I think some of the confusion here stems from the distinction between truth values and truth conditions. If all you want to claim is that idealized scientific claims lack truth values, then you don’t need to reject the idea that they have truth conditions – in which case you could keep semantic realism.
Hi Zoe
Many thanks for allowing me to add some additional detail to our discussion about semantic realism. Generally speaking, I understand ‘semantic realism’ as it is usually defined in the context of scientific realism, i.e., semantic realism takes scientific theories at face-value, seeing them as truth-conditioned descriptions of their intended domain, both observable and unobservable. Hence, they are capable of being true or false. Thus, semantic realism can be characterized as the idea that scientific theories (and models) are truth-bearers and that they are true or false in virtue of the world.

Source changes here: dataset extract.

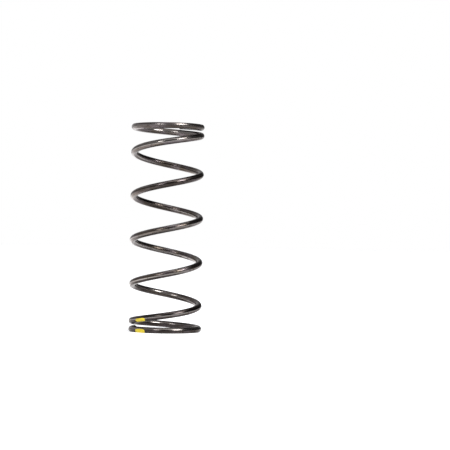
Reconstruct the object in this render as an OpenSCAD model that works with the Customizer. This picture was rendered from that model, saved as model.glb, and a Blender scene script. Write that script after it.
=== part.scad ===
// Compression spring for the oil damper of a large radio-controlled truck.
// One length of round wire, wound right-handed, with both ends closed and ground flat.
// Millimetres. +Z runs along the coil's axis, and the origin is on that axis in the lower
// ground face.
//
// A compression spring works by twisting its wire, so the wire is cut square into short
// stretches that stay rigid and come down one by one as the upper end coil comes down. Each
// swings about a level axis far out to its side, which also flattens its slope. The turns
// are counted along the wire from the lower tip (0) to the upper tip (total_coils).

/* [Wire] */
// Diameter of the round wire
wire_d = 2.7; // [2.2:0.1:3]
// Flats around the wire's section
wire_sides = 16; // [8:2:16]
// Rings of points in one turn of wire
rings_per_turn = 48; // [24:8:48]

/* [Coils] */
// Outside diameter of the coils
outside_d = 30; // [26:0.5:36]
// Height between the two ground faces
free_length = 85; // [75:1:95]
// Coils from tip to tip
total_coils = 6.75; // [5.75:0.125:7.75]
// Direction of the lower tip, in degrees from +X
lower_tip_angle = 160.5; // [0:0.5:360]

/* [Closed ends] */
// Rise of a closed end, in millimetres a turn
closed_pitch = 1.6; // [1.4:0.1:2]
// Length of wire at closed pitch at the lower end, in turns
lower_closed = 0.53; // [0.5:0.01:0.7]
// Length of wire at closed pitch at the upper end, in turns
upper_closed = 0.58; // [0.5:0.01:0.7]
// Distance from a tip at which the coils reach full pitch, in turns
full_pitch_from = 2.12; // [1.9:0.01:2.3]
// How far the lower tip is set up, closer to the next coil than an even winding
lower_set = 0.55; // [0:0.05:0.8]
// How far the upper end coil is set down, closer to the next coil than an even winding
upper_set = 0.85; // [0:0.05:0.9]
// How much further it is set down just behind its tip, to lie along the next coil
upper_nip = 0.6; // [0:0.05:0.6]
// Thickness of wire that grinding leaves at the lower tip
lower_tip_thickness = 2.28; // [1.6:0.01:2.6]
// Thickness of wire that grinding leaves at the upper tip
upper_tip_thickness = 1.04; // [0.8:0.01:1.9]

/* [Stretches] */
// Length of each rigid end coil, in turns
end_coil_turns = 1; // [1:0.125:1.25]
// Stretches in one turn of the working coils
stretches_per_turn = 8; // [8:8:16]
// Gap left at each cut, which the swinging stretches need halfway down
cut_gap = 0.12; // [0.1:0.01:0.15]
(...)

In the book, I don’t claim to reject semantic realism. I am perfectly fine with some elements of scientific models being consistent with semantic realism. The more interesting thing is: why are we so hung up on semantic realism? It’s the truth-conditional status of scientific theories that secures their meaning. Yet, should we understand scientific theories and models as inherently meaningful? This would imply that a scientific model, say, independent of ever being used would be meaningful. Or that a scientific model in a hypothetical vacuum would be meaningful and representational. I take this to be confused. Idealization, on my account, is a tool. Why would a tool need to be semantic? Idealizations can be given a rigorous mathematical definition and put to use unambiguously to derive certain results. However, idealizations have no objective truth-makers in and of themselves. All that said, idealized models can be used by scientists to say something true, accurate, meaningful and so on, where ‘semantics’ is contingent on practical use.

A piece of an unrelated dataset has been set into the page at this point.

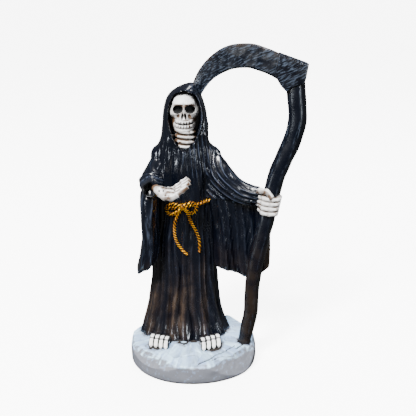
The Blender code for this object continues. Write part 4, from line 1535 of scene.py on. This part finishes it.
@dataclass
class Scythe:
    """The shaft, the blade that curves from it into the hood, and the block between."""

    foot_width: float = 8.2
    top_width: float = 11.0
    blade_thickness: float = 6.2
    block_chamfer: float = 1.7
    block_front: float = -12.6
    block_back: float = 0.6
    # Share of the shaft, x, y, z.
    shaft: Track = field(
        default_factory=lambda: Track(
            (
                (0.00, 32.6, -7.6, -3.0),
                (0.05, 33.2, -7.6, 3.0),
                (0.20, 36.6, -7.4, 22.0),
                (0.33, 37.4, -7.4, 40.0),
                (0.46, 40.2, -7.4, 61.0),
                (0.58, 44.8, -7.6, 83.0),
                (0.70, 49.4, -7.6, 108.0),
                (0.80, 54.2, -7.2, 121.0),
                (0.88, 58.8, -6.8, 133.0),
                (0.94, 61.4, -6.4, 146.0),
                (1.00, 58.6, -6.0, 171.0),
            )
        )
    )
    # Share of the blade from the block to the tip: x, y, z of its middle, half width.
    blade: Track = field(
        default_factory=lambda: Track(
            (
                (0.00, 53.5, -5.6, 172.4, 6.6),
                (0.10, 48.6, -5.0, 175.2, 6.6),
                (0.24, 41.6, -3.6, 178.0, 6.7),
                (0.38, 32.6, -1.8, 180.2, 6.8),
                (0.52, 23.4, 0.4, 179.2, 6.7),
                (0.66, 15.8, 2.6, 175.4, 6.0),
                (0.78, 9.2, 4.4, 169.6, 4.9),
                (0.90, 4.2, 6.0, 161.6, 3.8),
                (1.00, 1.6, 7.0, 154.0, 2.8),
            )
        )
    )
    # Half section of the blade: share of its half width, share of its half thickness.
    bevels: Rows = ((1.0, 0.5), (0.84, 1.0), (0.0, 0.8), (-0.86, 0.42), (-1.0, 0.12))
    block: Rows = (
        (47.2, 170.6),
        (51.4, 163.6),
        (54.0, 161.0),
        (58.6, 163.6),
        (63.2, 165.0),
        (64.8, 167.6),
        (66.2, 176.4),
        (50.4, 182.0),
        (49.2, 179.4),
    )

    def shaft_shape(self, u: float, v: float) -> Dab:
        """The shaft: a whittled bar, nearly round."""
        x, y, z = self.shaft(v)
        angle = math.tau * u
        ahead = heading(self.shaft, v)
        side = ahead.cross(FORWARD).normalized()
        out = side.cross(ahead)
        radius = (self.foot_width + (self.top_width - self.foot_width) * v) / 2
        flat = 0.14 * math.cos(5 * angle + 2.4 * rough(0.0, 0.0, z, 25.0))
        dent = 0.28 * rough(x + 3 * math.cos(angle), 3 * math.sin(angle), z * 0.5, 4.5)
        outward = side * math.cos(angle) + out * math.sin(angle)
        place = Vector((x, y, z)) + outward * (radius + flat + dent)
        rub = ease(0.05, 0.14, flat) * (0.25 + 0.45 * ease(60.0, 130.0, z))
        # Brown low down, partly brown paint and partly a painted warm reflection.
        return at(*place), 0.6 * ease(90.0, 30.0, z), rub, ease(5.0, 0.5, z)

    def blade_shape(self, u: float, v: float) -> Dab:
        """The blade, from its thick back to its thin edge."""
        x, y, z, half = self.blade(v)
        ahead = heading(self.blade, v)
        across = ahead.cross(FORWARD).normalized()
        out = ahead.cross(across).normalized()
        corners = [*self.bevels, *((share, -thick) for share, thick in reversed(self.bevels))]
        where = (u % 1.0) * len(corners)
        i = int(where)
        a, b = corners[i], corners[(i + 1) % len(corners)]
        share = a[0] + (b[0] - a[0]) * (where - i)
        thick = a[1] + (b[1] - a[1]) * (where - i)
        place = Vector((x, y, z)) - across * (half * share) + out * (self.blade_thickness / 2 * thick)
        place += out * (0.14 * rough(*place, 3.0)) * (1 if thick > 0 else -1)
        edge = max(bell(share - 0.84, 0.10), bell(share + 0.86, 0.12))
        # A painted warm reflection along the blade's inner edge.
        warm = 0.8 * ease(-0.55, -0.95, share) * (0.4 + 0.6 * ease(-0.2, 0.3, rough(*place, 5.0)))
        return at(*place), warm, 0.8 + 0.2 * edge, 0.0

    def build(self) -> None:
        """Models the three parts of the scythe."""
        settle("scythe_shaft", skin(84, 330, self.shaft_shape), SCYTHE_BLACK)
        blade = skin(80, 190, self.blade_shape)
        slant(blade)
        settle("scythe_blade", blade, SCYTHE_BLACK, sharp=24.0)
        bm = bmesh.new()
        outline = [bm.verts.new(at(x, self.block_back, z)) for x, z in self.block]
        grown = bmesh.ops.extrude_face_region(bm, geom=[bm.faces.new(outline)])["geom"]
        front = [item for item in grown if isinstance(item, bmesh.types.BMVert)]
        depth = (self.block_front - self.block_back) * UNIT
        bmesh.ops.translate(bm, verts=front, vec=(0.0, depth, 0.0))
        rims = [edge for edge in bm.edges if abs(edge.verts[0].co.y - edge.verts[1].co.y) < JOIN_DISTANCE]
        offset = self.block_chamfer * UNIT
        bmesh.ops.bevel(
            bm, geom=rims, offset=offset, affect="EDGES", segments=2, profile=0.5, material=-1
        )
        bmesh.ops.recalc_face_normals(bm, faces=bm.faces)
        tint(bm, wash=0.1, rub=1.0)
        settle("scythe_block", bm, SCYTHE_BLACK, sharp=24.0)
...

Inside a scientific model, idealization can have different uses. For example, as I mention in my response to your comment, the infinity function in the Hardy-Weinberg model removes stochasticity. And yet, the infinity function, if semantic realism must be accepted, will always be false across the model-world relation. I want to resist this standard view of idealization in the literature. I argue that one should relax semantic realism in such a way that idealization has no inherent truth-conditions from a model to a target phenomenon. Even if one is OK with this, one can still work in a meaningful way with idealizations: either by probing internal model consistency or by using idealizations in explaining aspects of the world (without this implying that idealizations must somehow be false of the world). The representational value of an idealization rests entirely on its use by, say, a scientist. By itself, an idealization is just a sophisticated modelling tool. It’s a ‘hammer’ but with significant mathematical properties.
In sum, my view of idealization is: (I) idealizations can be used to say something true or approximately true about the world even if idealizations themselves have no representational function; and (ii) idealizations can be used to say something meaningful about the world, even if they have no objective truth-bearers. I hope this goes someway towards answering your queries.
Michael
This is super helpful, Michael – thanks! I’m thinking of semantic realism as the universally quantified claim, so when I say that you reject it, I’m just claiming that you think that some idealizations are exceptions to semantic realism. I fully agree with you that idealizations could be used to say something meaningful about the world while lacking truthmakers, because I’m assuming that there’s a difference between having truth conditions and having truthmakers. And I’m fine with the idea that uninterpreted models are just tools. But I take standard scientific realism to involve semantic realism about scientific theories, which is why I raised the question in my piece about the relationship between models and theories. How are you thinking of this relationship? (I proposed that a theory can be true even if most of its models misrepresent.) Would you have time to expand upon this a little?
Hi Zoe
You’re right that standard scientific realism involves semantic realism about theories, of course. I think this assumption is misguided, as I argue in chapter 4 of the book. One way to answer the question you raise at the end is to distinguished between theory-embedded models and autonomous models (following Reutlinger et al. in BJPS). A theory embedded model might be a model of two planets embedded in Newtonian mechanics. The latter, assuming we’ve got our model calculations correct, ensures the truth of the two-planet model. I don’t really think we have anything like that in the sciences of the mind and brain. So my focus has mainly been on the model-target relation. In chapter 4, I argue (along the lines of Godfrey-Smith) that a good way to understand how a model can deliver accurate results or close to accurate results don’t imply that the model is true or close to true (or accurate). I’d want to say that a model doesn’t really contain any commitments about what the target phenomenon is like, which to me means that a model and its application are two different things. Hence, on my account, the application of the model might lead to true or approximately true or misleading accounts of target phenomena, even if parts of the model is neither true nor false of the target phenomena being investigated.
Thanks for engaging with my commentary and questions, Michael! I should take another look at Chapter 4. Looking forward to reading the other commentaries and your responses!